BRIEF: Print the records below exactly as they appear.

Items from a data source:
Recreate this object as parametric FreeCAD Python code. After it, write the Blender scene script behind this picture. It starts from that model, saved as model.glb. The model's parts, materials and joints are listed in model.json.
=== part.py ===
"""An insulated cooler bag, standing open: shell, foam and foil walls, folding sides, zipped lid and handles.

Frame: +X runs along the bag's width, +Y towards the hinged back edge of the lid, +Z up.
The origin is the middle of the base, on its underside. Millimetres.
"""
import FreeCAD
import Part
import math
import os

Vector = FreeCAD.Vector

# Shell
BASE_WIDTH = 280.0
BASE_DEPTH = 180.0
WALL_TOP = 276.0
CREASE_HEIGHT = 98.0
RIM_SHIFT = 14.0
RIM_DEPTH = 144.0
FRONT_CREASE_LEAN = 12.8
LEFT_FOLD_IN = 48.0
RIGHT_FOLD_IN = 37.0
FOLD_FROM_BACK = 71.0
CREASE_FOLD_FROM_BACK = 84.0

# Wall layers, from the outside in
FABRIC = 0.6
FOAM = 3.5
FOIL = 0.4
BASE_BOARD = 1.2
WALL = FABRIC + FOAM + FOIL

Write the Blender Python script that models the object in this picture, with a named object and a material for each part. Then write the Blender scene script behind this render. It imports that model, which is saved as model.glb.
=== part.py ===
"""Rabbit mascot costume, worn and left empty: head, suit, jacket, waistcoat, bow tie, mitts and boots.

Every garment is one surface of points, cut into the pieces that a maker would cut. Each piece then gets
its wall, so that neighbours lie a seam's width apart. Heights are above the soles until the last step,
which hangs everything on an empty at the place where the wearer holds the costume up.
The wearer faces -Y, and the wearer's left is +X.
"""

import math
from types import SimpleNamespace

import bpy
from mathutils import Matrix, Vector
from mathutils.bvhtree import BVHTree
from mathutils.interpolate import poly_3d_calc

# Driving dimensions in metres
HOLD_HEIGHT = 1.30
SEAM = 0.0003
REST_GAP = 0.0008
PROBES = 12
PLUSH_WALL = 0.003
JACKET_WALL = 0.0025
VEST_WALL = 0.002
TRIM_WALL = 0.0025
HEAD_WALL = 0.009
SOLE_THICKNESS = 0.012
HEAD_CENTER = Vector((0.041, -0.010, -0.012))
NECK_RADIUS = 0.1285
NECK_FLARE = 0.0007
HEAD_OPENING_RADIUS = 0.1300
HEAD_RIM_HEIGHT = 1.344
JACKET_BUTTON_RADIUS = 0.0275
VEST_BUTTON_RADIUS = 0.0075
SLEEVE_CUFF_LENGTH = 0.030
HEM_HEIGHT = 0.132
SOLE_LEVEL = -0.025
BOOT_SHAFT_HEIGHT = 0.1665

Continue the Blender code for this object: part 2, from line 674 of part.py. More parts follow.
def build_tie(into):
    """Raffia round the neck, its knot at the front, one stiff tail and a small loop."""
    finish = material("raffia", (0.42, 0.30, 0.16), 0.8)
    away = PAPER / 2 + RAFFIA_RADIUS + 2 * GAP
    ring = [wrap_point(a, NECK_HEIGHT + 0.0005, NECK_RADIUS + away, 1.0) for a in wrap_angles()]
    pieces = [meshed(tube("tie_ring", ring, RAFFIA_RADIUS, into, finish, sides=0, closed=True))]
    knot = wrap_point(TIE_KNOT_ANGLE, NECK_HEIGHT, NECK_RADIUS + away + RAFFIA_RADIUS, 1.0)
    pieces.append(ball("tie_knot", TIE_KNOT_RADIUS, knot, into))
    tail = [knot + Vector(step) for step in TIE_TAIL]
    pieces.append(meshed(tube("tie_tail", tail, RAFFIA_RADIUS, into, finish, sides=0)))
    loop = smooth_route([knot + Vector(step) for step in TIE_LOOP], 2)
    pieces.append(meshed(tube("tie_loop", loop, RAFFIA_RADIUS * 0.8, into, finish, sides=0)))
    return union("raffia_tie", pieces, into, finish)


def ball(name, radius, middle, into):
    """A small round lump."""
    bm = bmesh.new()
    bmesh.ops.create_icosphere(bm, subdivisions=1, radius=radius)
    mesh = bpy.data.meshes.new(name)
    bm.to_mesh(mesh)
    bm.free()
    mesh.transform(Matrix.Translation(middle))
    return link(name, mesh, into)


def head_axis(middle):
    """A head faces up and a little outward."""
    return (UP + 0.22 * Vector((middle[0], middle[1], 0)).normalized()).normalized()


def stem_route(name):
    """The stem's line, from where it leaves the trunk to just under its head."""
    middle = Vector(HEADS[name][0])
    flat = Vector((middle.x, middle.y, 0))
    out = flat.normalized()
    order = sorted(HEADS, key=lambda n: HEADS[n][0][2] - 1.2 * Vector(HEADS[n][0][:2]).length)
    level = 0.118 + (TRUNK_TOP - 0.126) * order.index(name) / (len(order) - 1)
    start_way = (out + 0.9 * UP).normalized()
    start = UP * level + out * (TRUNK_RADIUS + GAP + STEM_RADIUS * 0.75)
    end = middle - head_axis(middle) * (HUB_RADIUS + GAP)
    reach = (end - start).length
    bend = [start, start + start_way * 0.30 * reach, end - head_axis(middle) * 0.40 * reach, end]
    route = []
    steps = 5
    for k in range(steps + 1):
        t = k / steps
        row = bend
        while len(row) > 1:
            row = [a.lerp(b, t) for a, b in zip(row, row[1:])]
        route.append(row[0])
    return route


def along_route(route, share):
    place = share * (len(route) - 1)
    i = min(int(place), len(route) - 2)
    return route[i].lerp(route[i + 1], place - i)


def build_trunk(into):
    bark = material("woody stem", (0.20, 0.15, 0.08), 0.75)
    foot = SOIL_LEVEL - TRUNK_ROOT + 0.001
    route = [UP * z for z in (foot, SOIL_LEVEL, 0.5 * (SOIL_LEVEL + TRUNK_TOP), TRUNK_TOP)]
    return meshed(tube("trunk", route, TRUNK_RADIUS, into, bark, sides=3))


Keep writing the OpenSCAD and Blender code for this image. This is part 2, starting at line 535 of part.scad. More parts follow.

RESPONSE:
Recreate this object as parametric FreeCAD Python code. After it, write the Blender scene script behind this picture. It starts from that model, saved as model.glb. The model's parts, materials and joints are listed in model.json.
=== part.py ===
"""An insulated cooler bag, standing open: shell, foam and foil walls, folding sides, zipped lid and handles.

Frame: +X runs along the bag's width, +Y towards the hinged back edge of the lid, +Z up.
The origin is the middle of the base, on its underside. Millimetres.
"""
import FreeCAD
import Part
import math
import os

Vector = FreeCAD.Vector

# Shell
BASE_WIDTH = 280.0
BASE_DEPTH = 180.0
WALL_TOP = 276.0
CREASE_HEIGHT = 98.0
RIM_SHIFT = 14.0
RIM_DEPTH = 144.0
FRONT_CREASE_LEAN = 12.8
LEFT_FOLD_IN = 48.0
RIGHT_FOLD_IN = 37.0
FOLD_FROM_BACK = 71.0
CREASE_FOLD_FROM_BACK = 84.0

# Wall layers, from the outside in
FABRIC = 0.6
FOAM = 3.5
FOIL = 0.4
BASE_BOARD = 1.2
WALL = FABRIC + FOAM + FOIL

Write the Blender Python script that models the object in this picture, with a named object and a material for each part. Then write the Blender scene script behind this render. It imports that model, which is saved as model.glb.
=== part.py ===
"""Rabbit mascot costume, worn and left empty: head, suit, jacket, waistcoat, bow tie, mitts and boots.

Every garment is one surface of points, cut into the pieces that a maker would cut. Each piece then gets
its wall, so that neighbours lie a seam's width apart. Heights are above the soles until the last step,
which hangs everything on an empty at the place where the wearer holds the costume up.
The wearer faces -Y, and the wearer's left is +X.
"""

import math
from types import SimpleNamespace

import bpy
from mathutils import Matrix, Vector
from mathutils.bvhtree import BVHTree
from mathutils.interpolate import poly_3d_calc

# Driving dimensions in metres
HOLD_HEIGHT = 1.30
SEAM = 0.0003
REST_GAP = 0.0008
PROBES = 12
PLUSH_WALL = 0.003
JACKET_WALL = 0.0025
VEST_WALL = 0.002
TRIM_WALL = 0.0025
HEAD_WALL = 0.009
SOLE_THICKNESS = 0.012
HEAD_CENTER = Vector((0.041, -0.010, -0.012))
NECK_RADIUS = 0.1285
NECK_FLARE = 0.0007
HEAD_OPENING_RADIUS = 0.1300
HEAD_RIM_HEIGHT = 1.344
JACKET_BUTTON_RADIUS = 0.0275
VEST_BUTTON_RADIUS = 0.0075
SLEEVE_CUFF_LENGTH = 0.030
HEM_HEIGHT = 0.132
SOLE_LEVEL = -0.025
BOOT_SHAFT_HEIGHT = 0.1665

Continue the Blender code for this object: part 2, from line 674 of part.py. More parts follow.
def build_tie(into):
    """Raffia round the neck, its knot at the front, one stiff tail and a small loop."""
    finish = material("raffia", (0.42, 0.30, 0.16), 0.8)
    away = PAPER / 2 + RAFFIA_RADIUS + 2 * GAP
    ring = [wrap_point(a, NECK_HEIGHT + 0.0005, NECK_RADIUS + away, 1.0) for a in wrap_angles()]
    pieces = [meshed(tube("tie_ring", ring, RAFFIA_RADIUS, into, finish, sides=0, closed=True))]
    knot = wrap_point(TIE_KNOT_ANGLE, NECK_HEIGHT, NECK_RADIUS + away + RAFFIA_RADIUS, 1.0)
    pieces.append(ball("tie_knot", TIE_KNOT_RADIUS, knot, into))
    tail = [knot + Vector(step) for step in TIE_TAIL]
    pieces.append(meshed(tube("tie_tail", tail, RAFFIA_RADIUS, into, finish, sides=0)))
    loop = smooth_route([knot + Vector(step) for step in TIE_LOOP], 2)
    pieces.append(meshed(tube("tie_loop", loop, RAFFIA_RADIUS * 0.8, into, finish, sides=0)))
    return union("raffia_tie", pieces, into, finish)


def ball(name, radius, middle, into):
    """A small round lump."""
    bm = bmesh.new()
    bmesh.ops.create_icosphere(bm, subdivisions=1, radius=radius)
    mesh = bpy.data.meshes.new(name)
    bm.to_mesh(mesh)
    bm.free()
    mesh.transform(Matrix.Translation(middle))
    return link(name, mesh, into)


def head_axis(middle):
    """A head faces up and a little outward."""
    return (UP + 0.22 * Vector((middle[0], middle[1], 0)).normalized()).normalized()


def stem_route(name):
    """The stem's line, from where it leaves the trunk to just under its head."""
    middle = Vector(HEADS[name][0])
    flat = Vector((middle.x, middle.y, 0))
    out = flat.normalized()
    order = sorted(HEADS, key=lambda n: HEADS[n][0][2] - 1.2 * Vector(HEADS[n][0][:2]).length)
    level = 0.118 + (TRUNK_TOP - 0.126) * order.index(name) / (len(order) - 1)
    start_way = (out + 0.9 * UP).normalized()
    start = UP * level + out * (TRUNK_RADIUS + GAP + STEM_RADIUS * 0.75)
    end = middle - head_axis(middle) * (HUB_RADIUS + GAP)
    reach = (end - start).length
    bend = [start, start + start_way * 0.30 * reach, end - head_axis(middle) * 0.40 * reach, end]
    route = []
    steps = 5
    for k in range(steps + 1):
        t = k / steps
        row = bend
        while len(row) > 1:
            row = [a.lerp(b, t) for a, b in zip(row, row[1:])]
        route.append(row[0])
    return route


def along_route(route, share):
    place = share * (len(route) - 1)
    i = min(int(place), len(route) - 2)
    return route[i].lerp(route[i + 1], place - i)


def build_trunk(into):
    bark = material("woody stem", (0.20, 0.15, 0.08), 0.75)
    foot = SOIL_LEVEL - TRUNK_ROOT + 0.001
    route = [UP * z for z in (foot, SOIL_LEVEL, 0.5 * (SOIL_LEVEL + TRUNK_TOP), TRUNK_TOP)]
    return meshed(tube("trunk", route, TRUNK_RADIUS, into, bark, sides=3))


Keep writing the OpenSCAD and Blender code for this image. This is part 2, starting at line 535 of part.scad. More parts follow.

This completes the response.